Two of the solar lights my community helped me raise money for will be donated to two local families connected to the Strong Hearts community. The first family’s parents are blind and are not able to provide their family with any kind of electricity. Their children will now be able to study after dark. The second light will go to a family within the Leprosy colony. The father is very ill, cannot work and again cannot afford any electricity. These recipients are extremely grateful for the gift of light into their homes.
My day with Dundee was extremely interesting. He is passionate about his country, gave me a lot of insights into the Ethiopian government and confirmed some of my personal thoughts about the current situation in Ethiopia. But this blog post is about my amazing day at an organization doing some incredible work ( I will write another blog post about my personal thoughts on Ethiopia later). Dundee does not believe in giving anything away, especially money. You have to work for it, and continue working. He is one man changing Ethiopia for the better and I was so happy to have had the opportunity to spend the day with him. Thanks Dundee, for being Dundee and for being such a rock (star) in your community.
Ps:- this page is written by one of our guest from Canada!
Strong Hearts Hospice Program located in Addis Ababa, Ethiopia helps people who have HIV or cancer. The program helps with managing medication, going to medical appointments, counseling, and assisting with the daily cost of living when needed. The program is run by a medical staff which includes a pharmacist and trained nurses as well as a range of volunteers with different medical backgrounds.

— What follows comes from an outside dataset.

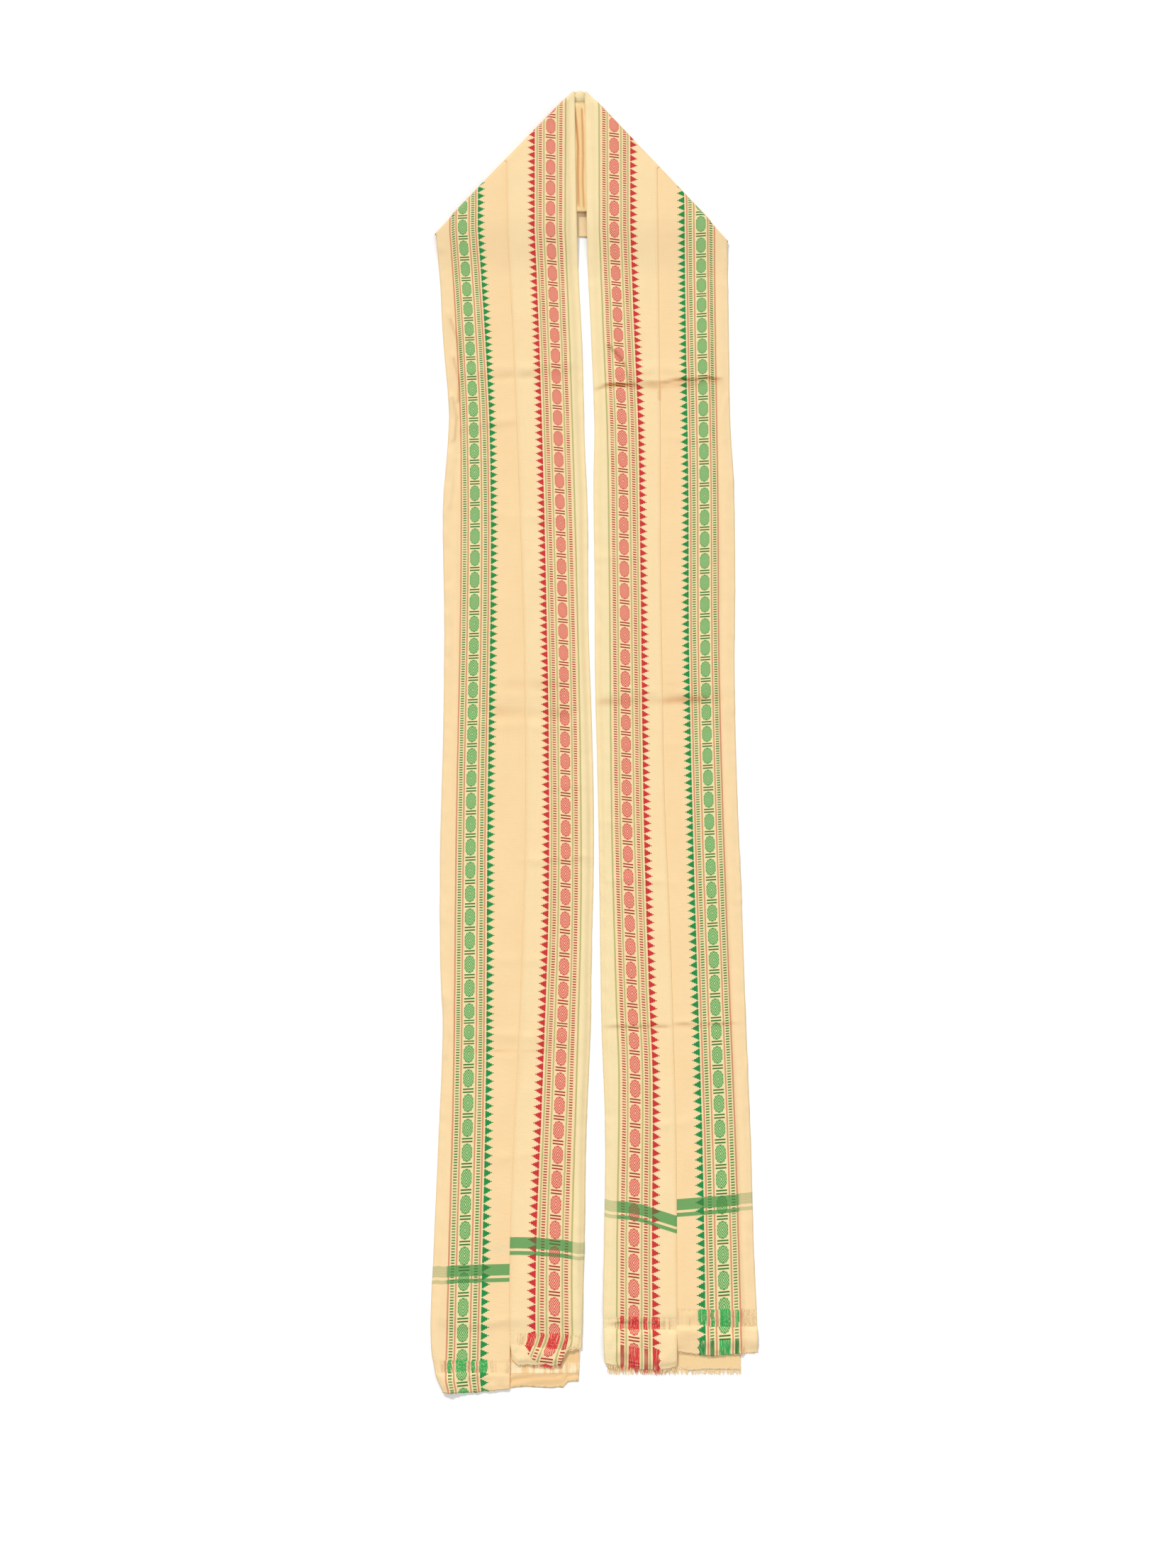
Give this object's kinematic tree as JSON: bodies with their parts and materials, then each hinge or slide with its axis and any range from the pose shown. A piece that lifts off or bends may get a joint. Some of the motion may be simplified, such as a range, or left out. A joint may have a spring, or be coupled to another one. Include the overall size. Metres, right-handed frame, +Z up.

I am an American student taking pre-med courses who has decided to volunteer with the hospice program over the summer. These past few weeks I have had the privilege to work with this team visiting the patients in their homes, and it has been a remarkable experience.
One patient I was particularly moved to meet was Emawayish, she is 35 years old with a 7 year old daughter who she named Dasasha which she explained translates as her everything. She is widowed, and her daughter is extremely precious. Emawayish is HIV positive and has cervical cancer and is in continual pain. Her only source of income is begging as she has no other family to help. Despite that she was initially reluctant to accept money for medication, but is now being helped by Strong Hearts with medication and food for her and her daughter. I found Dasasha and Emawayish to be friendly, and she wished blessing on the team visiting her. I was touched by her courage and optimism. With the medication and food being provided the outlook for both her and her daughter looks more positive.
We are also helping 27-year-old Meaza, who was working as a housemaid before she was tragically raped, as a result of which she contracted HIV. Her parents had already passed away and when she went back to her village she was rejected. She then moved to Addis Ababa and got married, however, when her daughter was born her husband left her. She bakes as a source of income to help support herself and her daughter, and Strong Hearts are able to support her work by assisting with pain medication to help her. I felt deeply affected by visiting her and her efforts to overcome the adversities life has thrown at her, and to remain positive and keep faith to provide her and her daughter with the best life possible.
I find it amazing to see the Ethiopian team, with assistance from other volunteers, enter the peoples’ homes, spend time listening to them, working to understand them, praying with them, helping with managing their medication, and bringing pain relief as far is as possible, and food and rent when needed. I think its great that they are taking the time and effort to care about these people who could easily be forgotten and left alone in their homes with just their pain and suffering.